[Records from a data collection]
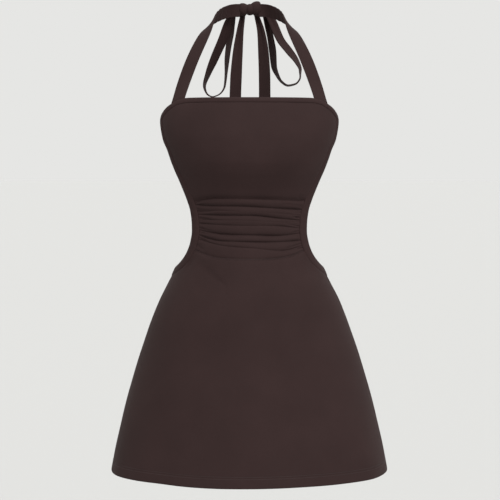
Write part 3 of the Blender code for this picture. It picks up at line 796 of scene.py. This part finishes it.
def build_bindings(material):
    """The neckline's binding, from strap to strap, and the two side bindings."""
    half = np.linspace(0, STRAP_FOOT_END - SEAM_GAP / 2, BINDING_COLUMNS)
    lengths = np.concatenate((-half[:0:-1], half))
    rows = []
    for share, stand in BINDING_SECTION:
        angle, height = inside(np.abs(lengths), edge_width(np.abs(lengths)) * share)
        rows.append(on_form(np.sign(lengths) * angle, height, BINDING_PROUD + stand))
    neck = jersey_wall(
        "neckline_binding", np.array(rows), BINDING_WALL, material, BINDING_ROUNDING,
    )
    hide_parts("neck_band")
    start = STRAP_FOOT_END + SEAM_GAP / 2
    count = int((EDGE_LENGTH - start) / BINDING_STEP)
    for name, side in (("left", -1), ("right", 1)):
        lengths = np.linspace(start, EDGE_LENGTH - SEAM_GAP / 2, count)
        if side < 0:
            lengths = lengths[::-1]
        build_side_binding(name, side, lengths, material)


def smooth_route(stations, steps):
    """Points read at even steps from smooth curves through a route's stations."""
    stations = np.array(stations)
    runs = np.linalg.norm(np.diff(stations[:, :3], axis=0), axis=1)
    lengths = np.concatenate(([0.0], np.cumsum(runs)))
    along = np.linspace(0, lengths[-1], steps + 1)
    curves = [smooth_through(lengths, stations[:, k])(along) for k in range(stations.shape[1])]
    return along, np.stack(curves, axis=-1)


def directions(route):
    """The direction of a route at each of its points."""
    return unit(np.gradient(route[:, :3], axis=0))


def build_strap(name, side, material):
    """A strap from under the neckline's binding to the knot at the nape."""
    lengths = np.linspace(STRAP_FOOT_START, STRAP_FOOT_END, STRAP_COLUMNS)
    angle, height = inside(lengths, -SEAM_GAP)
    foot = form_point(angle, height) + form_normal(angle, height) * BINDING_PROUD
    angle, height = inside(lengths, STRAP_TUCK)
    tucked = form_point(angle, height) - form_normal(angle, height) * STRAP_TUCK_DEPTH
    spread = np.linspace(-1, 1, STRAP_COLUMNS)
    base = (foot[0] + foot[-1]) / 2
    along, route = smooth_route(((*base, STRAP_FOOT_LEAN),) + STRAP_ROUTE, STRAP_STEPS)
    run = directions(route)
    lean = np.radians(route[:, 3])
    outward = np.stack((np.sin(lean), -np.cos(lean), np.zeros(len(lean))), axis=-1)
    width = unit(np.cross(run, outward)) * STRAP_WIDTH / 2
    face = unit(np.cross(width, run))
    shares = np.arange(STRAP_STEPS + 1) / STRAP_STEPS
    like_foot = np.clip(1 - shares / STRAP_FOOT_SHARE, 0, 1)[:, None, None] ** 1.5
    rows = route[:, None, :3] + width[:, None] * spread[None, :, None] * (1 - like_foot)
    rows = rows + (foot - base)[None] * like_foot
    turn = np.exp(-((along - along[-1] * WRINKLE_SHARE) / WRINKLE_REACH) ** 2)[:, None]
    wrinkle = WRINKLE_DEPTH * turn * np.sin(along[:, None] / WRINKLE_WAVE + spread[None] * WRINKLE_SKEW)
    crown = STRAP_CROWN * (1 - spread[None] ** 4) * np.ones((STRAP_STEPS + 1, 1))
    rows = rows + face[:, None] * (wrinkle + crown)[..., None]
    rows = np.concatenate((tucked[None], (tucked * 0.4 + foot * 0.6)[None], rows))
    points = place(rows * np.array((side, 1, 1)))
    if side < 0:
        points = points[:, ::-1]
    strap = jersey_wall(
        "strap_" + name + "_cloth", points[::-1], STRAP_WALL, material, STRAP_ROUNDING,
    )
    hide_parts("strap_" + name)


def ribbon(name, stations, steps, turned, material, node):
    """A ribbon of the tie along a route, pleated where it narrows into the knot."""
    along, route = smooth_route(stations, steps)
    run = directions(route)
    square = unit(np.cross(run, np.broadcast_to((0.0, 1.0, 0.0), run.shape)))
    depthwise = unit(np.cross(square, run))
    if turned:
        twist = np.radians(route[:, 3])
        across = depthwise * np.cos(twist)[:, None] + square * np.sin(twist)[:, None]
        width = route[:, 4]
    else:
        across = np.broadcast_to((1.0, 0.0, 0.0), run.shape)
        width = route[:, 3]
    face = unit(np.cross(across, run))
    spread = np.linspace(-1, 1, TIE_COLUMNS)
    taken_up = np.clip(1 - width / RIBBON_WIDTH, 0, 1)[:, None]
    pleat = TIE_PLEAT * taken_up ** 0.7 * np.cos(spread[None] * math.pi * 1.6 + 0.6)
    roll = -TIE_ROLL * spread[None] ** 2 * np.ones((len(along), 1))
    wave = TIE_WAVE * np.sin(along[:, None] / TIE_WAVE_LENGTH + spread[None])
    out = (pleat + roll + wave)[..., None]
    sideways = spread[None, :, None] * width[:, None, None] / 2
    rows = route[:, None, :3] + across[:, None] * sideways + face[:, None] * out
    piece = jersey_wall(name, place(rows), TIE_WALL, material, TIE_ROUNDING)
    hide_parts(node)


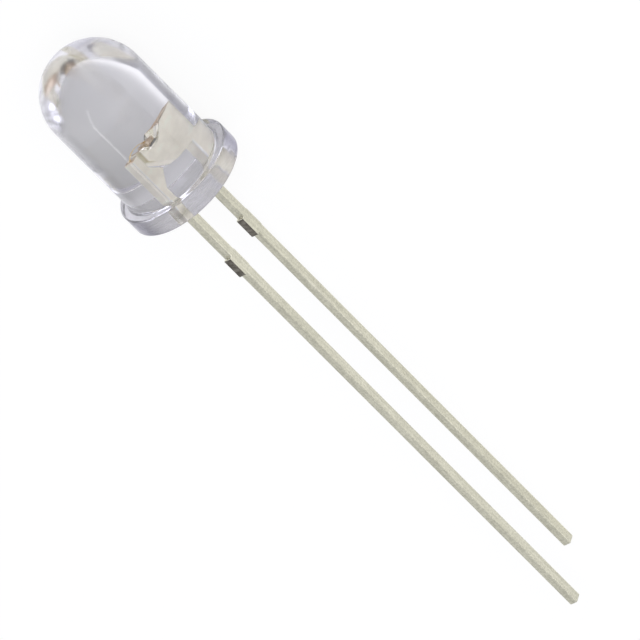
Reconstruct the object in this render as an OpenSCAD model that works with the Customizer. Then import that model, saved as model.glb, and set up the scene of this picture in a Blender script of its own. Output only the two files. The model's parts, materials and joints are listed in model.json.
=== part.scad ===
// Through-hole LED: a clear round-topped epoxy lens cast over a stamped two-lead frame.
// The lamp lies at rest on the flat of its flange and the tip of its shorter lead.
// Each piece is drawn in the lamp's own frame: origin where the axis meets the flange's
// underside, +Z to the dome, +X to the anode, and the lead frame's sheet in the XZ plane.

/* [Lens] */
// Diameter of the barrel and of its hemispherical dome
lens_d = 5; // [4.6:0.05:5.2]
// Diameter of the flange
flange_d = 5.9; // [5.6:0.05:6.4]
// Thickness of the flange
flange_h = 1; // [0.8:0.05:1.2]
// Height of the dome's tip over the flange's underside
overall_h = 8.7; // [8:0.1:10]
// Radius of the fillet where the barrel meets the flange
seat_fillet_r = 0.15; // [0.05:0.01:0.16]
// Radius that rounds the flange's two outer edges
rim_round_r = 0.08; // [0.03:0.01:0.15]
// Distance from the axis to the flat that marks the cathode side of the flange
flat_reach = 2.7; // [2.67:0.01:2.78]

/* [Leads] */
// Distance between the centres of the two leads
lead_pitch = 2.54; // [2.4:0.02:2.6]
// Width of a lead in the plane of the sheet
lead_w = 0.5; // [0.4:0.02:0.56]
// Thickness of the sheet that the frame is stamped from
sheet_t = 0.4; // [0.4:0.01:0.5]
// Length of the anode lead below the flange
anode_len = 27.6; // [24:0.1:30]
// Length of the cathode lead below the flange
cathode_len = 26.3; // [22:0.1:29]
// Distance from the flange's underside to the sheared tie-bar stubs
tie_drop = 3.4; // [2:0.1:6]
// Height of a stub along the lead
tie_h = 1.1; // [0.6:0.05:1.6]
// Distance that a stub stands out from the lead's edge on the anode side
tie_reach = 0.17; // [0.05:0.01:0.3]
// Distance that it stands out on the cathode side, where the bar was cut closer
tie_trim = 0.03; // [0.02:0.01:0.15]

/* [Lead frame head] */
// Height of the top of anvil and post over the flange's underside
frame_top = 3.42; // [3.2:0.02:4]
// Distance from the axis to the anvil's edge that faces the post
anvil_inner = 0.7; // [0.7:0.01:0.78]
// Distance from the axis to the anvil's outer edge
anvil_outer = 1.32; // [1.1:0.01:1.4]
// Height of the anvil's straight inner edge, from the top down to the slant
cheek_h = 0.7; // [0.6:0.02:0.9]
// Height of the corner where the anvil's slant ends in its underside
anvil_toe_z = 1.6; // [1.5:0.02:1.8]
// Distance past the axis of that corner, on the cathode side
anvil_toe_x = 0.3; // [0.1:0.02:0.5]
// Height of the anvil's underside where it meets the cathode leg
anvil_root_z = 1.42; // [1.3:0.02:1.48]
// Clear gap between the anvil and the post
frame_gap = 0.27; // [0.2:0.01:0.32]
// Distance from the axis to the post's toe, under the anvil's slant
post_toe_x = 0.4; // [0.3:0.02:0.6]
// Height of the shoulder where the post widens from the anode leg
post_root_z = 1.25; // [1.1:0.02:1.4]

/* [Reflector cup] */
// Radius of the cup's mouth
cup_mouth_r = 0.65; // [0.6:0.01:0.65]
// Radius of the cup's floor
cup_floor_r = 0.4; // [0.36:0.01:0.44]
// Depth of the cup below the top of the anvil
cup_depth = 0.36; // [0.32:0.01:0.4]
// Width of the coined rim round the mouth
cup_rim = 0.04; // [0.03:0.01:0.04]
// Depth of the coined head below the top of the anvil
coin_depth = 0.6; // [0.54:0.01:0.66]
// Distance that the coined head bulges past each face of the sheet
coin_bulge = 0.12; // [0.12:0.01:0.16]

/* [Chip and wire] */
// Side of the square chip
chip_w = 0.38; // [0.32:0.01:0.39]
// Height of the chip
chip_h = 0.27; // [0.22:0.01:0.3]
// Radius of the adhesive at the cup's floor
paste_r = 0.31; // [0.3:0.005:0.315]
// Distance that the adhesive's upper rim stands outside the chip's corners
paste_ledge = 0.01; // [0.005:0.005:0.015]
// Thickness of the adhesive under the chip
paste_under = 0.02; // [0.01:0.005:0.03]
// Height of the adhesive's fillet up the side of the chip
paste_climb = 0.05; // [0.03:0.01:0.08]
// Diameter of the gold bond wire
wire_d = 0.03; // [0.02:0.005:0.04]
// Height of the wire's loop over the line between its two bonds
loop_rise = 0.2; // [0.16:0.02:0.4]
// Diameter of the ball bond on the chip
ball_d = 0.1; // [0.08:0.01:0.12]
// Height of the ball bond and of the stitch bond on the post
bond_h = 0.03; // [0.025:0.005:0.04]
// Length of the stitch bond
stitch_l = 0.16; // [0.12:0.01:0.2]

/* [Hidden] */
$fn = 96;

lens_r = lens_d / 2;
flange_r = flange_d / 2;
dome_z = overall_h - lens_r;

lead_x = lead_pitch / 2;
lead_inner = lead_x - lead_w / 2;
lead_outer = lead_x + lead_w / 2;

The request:
Give again, word for word, every line of the listing above from the one with "Reconstruct the object" to the one with "flat_reach = 2.7; // [2.67:0.01:2.78]", both inclusive, and nothing beyond them.

Expected answer:
Reconstruct the object in this render as an OpenSCAD model that works with the Customizer. Then import that model, saved as model.glb, and set up the scene of this picture in a Blender script of its own. Output only the two files. The model's parts, materials and joints are listed in model.json.
=== part.scad ===
// Through-hole LED: a clear round-topped epoxy lens cast over a stamped two-lead frame.
// The lamp lies at rest on the flat of its flange and the tip of its shorter lead.
// Each piece is drawn in the lamp's own frame: origin where the axis meets the flange's
// underside, +Z to the dome, +X to the anode, and the lead frame's sheet in the XZ plane.

/* [Lens] */
// Diameter of the barrel and of its hemispherical dome
lens_d = 5; // [4.6:0.05:5.2]
// Diameter of the flange
flange_d = 5.9; // [5.6:0.05:6.4]
// Thickness of the flange
flange_h = 1; // [0.8:0.05:1.2]
// Height of the dome's tip over the flange's underside
overall_h = 8.7; // [8:0.1:10]
// Radius of the fillet where the barrel meets the flange
seat_fillet_r = 0.15; // [0.05:0.01:0.16]
// Radius that rounds the flange's two outer edges
rim_round_r = 0.08; // [0.03:0.01:0.15]
// Distance from the axis to the flat that marks the cathode side of the flange
flat_reach = 2.7; // [2.67:0.01:2.78]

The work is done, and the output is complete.